Elle revendique plus sur ''avoir plus...'' que sur ''être plus
digne'' sous l'influence de syndicats réformistes. Mais l'aspect
qualitatif revient en force, signe des temps d'inquiétude
justifiée ! : Même les flics font grève !
3- Police
et Justice : la police est censée assurer la sécurité du
citoyen, la justice de trancher, non plus des têtes, mais des
casses-tête de litiges, ''au nom du peuple souverain''. Dans les
faits, nos p'tits magistrats sont dépassés de l'empilement des
dossiers, faute de personnel (d'huissiers surtout), et soumis à des
pressions occultes de puissants. Dans les faits, les p'tits flics
d'antan sont devenus, soit des ''municipaux'' (en sous-traitance, en
somme, de la police nationale), soit d'arrogants ''chasseurs'' de
tout ce qui bouge, avec sigles barbares genre ''BAC, BRI, GIPN'' etc,
et bien sûr CRS, de plus en plus ''robocops'' à l'inquiétante mode
yankee. Et pire pour gens-d'armes, G.M. et autres soldats des combats
contre ''l'ennemi-de-l'intérieur'', ces émeutiers, ces désordres
du vilain, du vil-prolo en légitime noire colère... Notez que les
ministères de la Défense et de l'Intérieur se disputent la
Gendarmerie : la solution serait de la supprimer carrément,
ainsi que les ministères, d'ailleurs!
4- Le
service militaire obligatoire n'a été, en France, supprimé (sauf à
le rétablir en cas de guerre, si...) qu'en novembre 2001, onze mois
après le début de ce siècle : hier. Analyser l'importance
historique de (feu) l'enrôlement forcé de tous les jeunes hommes
sous ''les drapeaux'' ?...: 5000 pages seraient un minimum !

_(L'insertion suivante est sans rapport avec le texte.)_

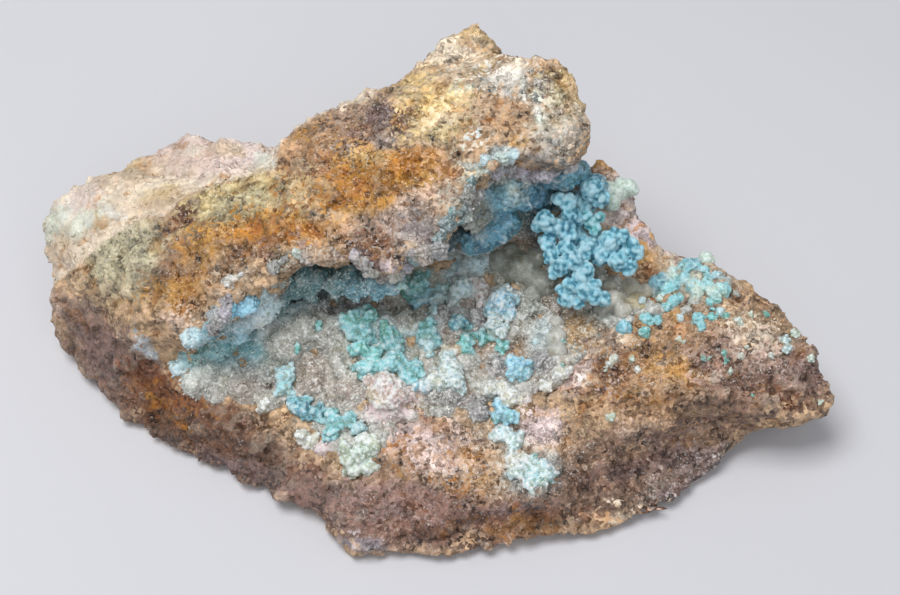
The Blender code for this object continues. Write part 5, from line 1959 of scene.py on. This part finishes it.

J'ai préféré lire (en diagonale !) les 5 petits volumes
réjouissants de ''l'Anthologie de la Connerie Militariste'' de
Lucien Seroux, (éd.AAEL, Toulouse, illustrations des couvertures de
Tardi). Mais voici extrait de correspondance d'un ami de ma
génération (73-83 ans), qui fut comme moi ''appelé'' a faire la si
sale guerre d'Algérie : ''(…) Nous étions cette génération
qu’on appelait à l’époque ''les mutants'' de la révolution
industrielle. Fini la petite entreprise et les manufactures. Il
fallait disait-on savoir se préparer à évoluer avec son temps.

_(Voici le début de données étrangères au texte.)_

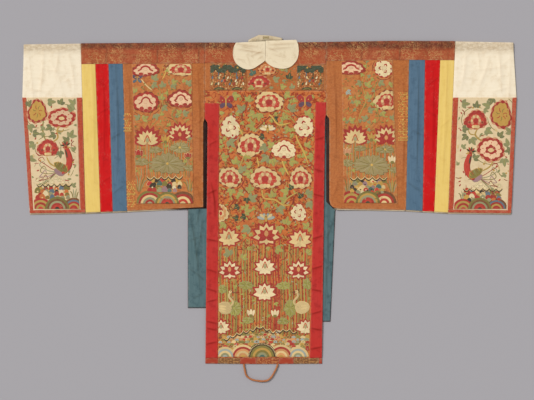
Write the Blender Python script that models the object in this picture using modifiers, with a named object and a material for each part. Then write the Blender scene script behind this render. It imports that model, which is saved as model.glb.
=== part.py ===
"""A bridal robe laid face down on a flat surface, its back uppermost and its collar towards +Y.

The robe is cut like a T: two wide straight sleeves pieced from bands of silk, a narrow bordered
back panel, two front panels that lie underneath with their lining showing beside the back, and
a white collar turned down at the neck. Left is -X, as seen from above. The origin is on the
surface, under the middle of the cloth without its hem loop. Sizes are in millimetres, and
MM turns them into metres.
"""

from math import cos, radians, sin, sqrt

import bmesh
import bpy
import numpy as np
from mathutils import Vector

MM = 0.001

# Cloth
CLOTH = 1.8  # silk, paper interlining and backing, worked as one panel
LINING = 1.0
APPLIED = 0.9  # a piece sewn flat on a panel
SEAM = 0.3
COLLAR = 1.2
STAND = 1.5
CORD = 7.0

# Outline
MIDDLE = -15.0
SHOULDER = (  # x, y of the folded top edge
    (-884, 558),
    (-679, 561),
    (-230, 564),
    (MIDDLE, 563),
    (200, 566),
    (450, 570),
    (668, 569),
    (877, 565),
)
YOKE_SEAM = 392
YOKE_LEVEL = 480  # a level across the yoke, below the collar and above the seam
PANEL_HEM = -570
BAND_HEM = ((-231, -590), (-40, -592), (189, -590.5))  # x, y of the lower edge of the hem band

# Folded top edge: both leaves turn round one small radius
FOLD = 3.5
FOLD_INNER = CLOTH + SEAM
BACK_TURN = (90, 68, 45, 24, 9, 6)  # degrees above the level of the fold's middle
FRONT_TURN = (-6, -9, -24, -45, -68, -90)
WRAP_TURN = (90, 68, 45, 24, 9, -9, -40)
ROLL = (  # distance below the top edge, rise of the back leaf towards the fold
    (FOLD, 2 * FOLD - 2 * CLOTH - SEAM),
    (15, 2.6),
    (35, 1.2),
    (60, 0),
)

NEAR_TOP = (35, 15)  # distances below the top edge where the body's rows follow it

# Back panel: height of its underside, which bulges between the creases of long storage
BACK_LIFT = (  # y, height
    (-570, 0),
    (-514, 0),
    (-497, 0.5),
    (-480, 1.7),
    (-462, 2.9),
    (-444, 3.4),
    (-398, 4.2),
    (-352, 3.9),
    (-326, 3.4),
    (-290, 4.2),
    (-209, 4.9),
    (-130, 4.2),
    (-92, 3.4),
    (-58, 4.1),
    (16, 4.8),
    (90, 4.1),
    (124, 3.4),
    (150, 4.0),
    (178, 4.5),
    (205, 4.0),
    (232, 3.4),
    (262, 3.9),
    (300, 4.3),
    (350, 4.0),
    (392, 3.6),
    (420, 3.9),
    (455, 4.0),
    (486, 3.7),
    (503, 3.4),
)
LAST_LEVEL = BACK_LIFT[-1][0]
PATCH_ABOVE_SEAM = 1

# Sleeves: ripples of the back leaf die out towards the hem and the fold
RIPPLE_ABOVE_HEM = ((0, 0), (11, 0.15), (42, 0.45), (70, 0.75), (110, 1))
RIPPLE_BELOW_TOP = ((FOLD, 0), (15, 0.25), (35, 0.6), (60, 1))
BULGE_BELOW_HEM = 20  # the cuff's curved side is straight again here and below the top
BULGE_BELOW_TOP = 10
HEM_BORDER = 11
FIELD_RISE = 22
CUFF_PANEL_TOP = 367
HIGH_ROW = 110  # distance below the top edge of a row above the cuff's panel
LINING_EDGE = 4.5  # how far the front leaf shows below the back leaf
SLIT_TURN = 12  # the length over which sleeve and body part below the armhole
FLARE_CLEARANCE = CLOTH + LINING + 2 * SEAM
FLARE_DROP = 74
FLARE_FADE = 80

# leaf_edge is the free edge of the front leaf, below the armhole and at the hem
LEFT_SLEEVE = {
    "name": "left",
    "armhole": -233,
    "armhole_bottom": 290,
    "free_edge": -238,
    "leaf_edge": (-224, -227.2),
    "corner": 0,
    "strip": 74,
    "flare_reach": 64,
    "cuff_bulge": -12,
    "hem": ((-889, -50), (-662, -46.6), (-512, -41), (-233, -27)),
    "lines": (  # line, x at the top edge, x at the hem, ripple
        ("armhole", -233, -238, 1.3),
        ("ridge", -262, -264, 1.9),
        ("field_in", -279, -272, 1.7),
        ("flare", -297, -297, 1.2),
        ("ridge", -335, -333, 0.9),
        ("ridge", -375, -374, 1.8),
        ("ridge", -415, -410, 2.4),
        ("ridge", -456, -445, 1.2),
        ("field_out", -498, -480, 0.9),
        ("panel_blue", -530, -512, 1.5),
        ("ridge", -555, -538, 2.1),
        ("blue_red", -581, -564, 1.4),
        ("ridge", -605, -586, 0.8),
        ("red_yellow", -629, -608, 1.2),
        ("ridge", -654, -635, 1.8),
        ("yellow_cuff", -678.5, -662, 1.2),
        ("border_in", -697, -680, 0.9),
        ("ridge", -738, -719, 1.7),
        ("ridge", -783, -762, 2.3),
        ("ridge", -828, -806, 1.2),
        ("border_out", -870, -848, 0.6),
        ("cuff_edge", -884, -862, 0.4),
    ),
}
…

Plus de place pour tous à la ferme. Le petit commerce et les petits
artisans c’était une fin annoncée. Pour notre génération il
fallait se préparer à des mutations - professionnelles d’abord et
par voie de conséquences géographiques très souvent. Et
c’est là que le service militaire prenait tout un autre sens Car
souvenez-vous ! La peur d’être réformé, c’était en réalité
la peur de se voir fermer certaines portes d’emploi et notamment
dans les fonctions publics mais aussi dans plusieurs entreprises qui
ne voulaient pas embaucher des ''malades'' (''mauvais patriotes'').
Et donc le
service militaire était considéré comme l’un des sésames
nécessaires et nous partions quoique cela nous en coûte(...)'' :
ces quelques lignes résument la ''mutation'' prolétarienne forcée
de l'époque 1956-62 de la guerre d'Algérie, et la difficulté
immense de se faire réformer ou, bien pire, de déserter. Elles ont
parues dans le débat interne de l'association dont je suis (sur un
million de troufions qui ont ''fait'' l'Algérie !...) un des
200 membres : la 4acg, ''Anciens Appelés en Algérie et Amis
CONTRE la Guerre'', donc animée de dignité de témoigner. Dans mon
essai ''Le Piège'' (disponible chez moi - avis!), j'aborde la
question de la désertion du strict point de vue autobiographique :
question fondamentale de rester DIGNE dans une guerre (coloniale ou
non), si indigne. Vieille question réactualisée sans cesse par
l’inouï interventionnisme US et ''alliés'' (Vietnam, Afghanistan,
Irak... demain Ukraine?). Les désertions et mouvements anti-guerre -
plus ''robotisation'' de certaines armes - ont entraîné aux USA, en
France et ailleurs, la fin de la ''conscription obligatoire''... mais
pas la fin du racolage de pauvres prolos au chômdu à qui l'on fait
croire un ''métier d'homme'' (il y a même des femmes!)... Mais,
dans l'immense majorité des pays, ''l'appel sous les drapeaux''
reste obligatoire et souvent lourd : 2 à 3 ans en Chine,
Russie, Algérie et autres pays arabes... Ainsi qu'en Israël - où
les ''soldates'' patrouillent avec les mecs à étrangler la
Palestine... Et, désormais en Israël, tout comme avant-hier en
URSS (Afghanistan) ou hier en Russie (Tchétchénie), le mouvement
''refuznik'' est particulièrement courageux ! : quoi ?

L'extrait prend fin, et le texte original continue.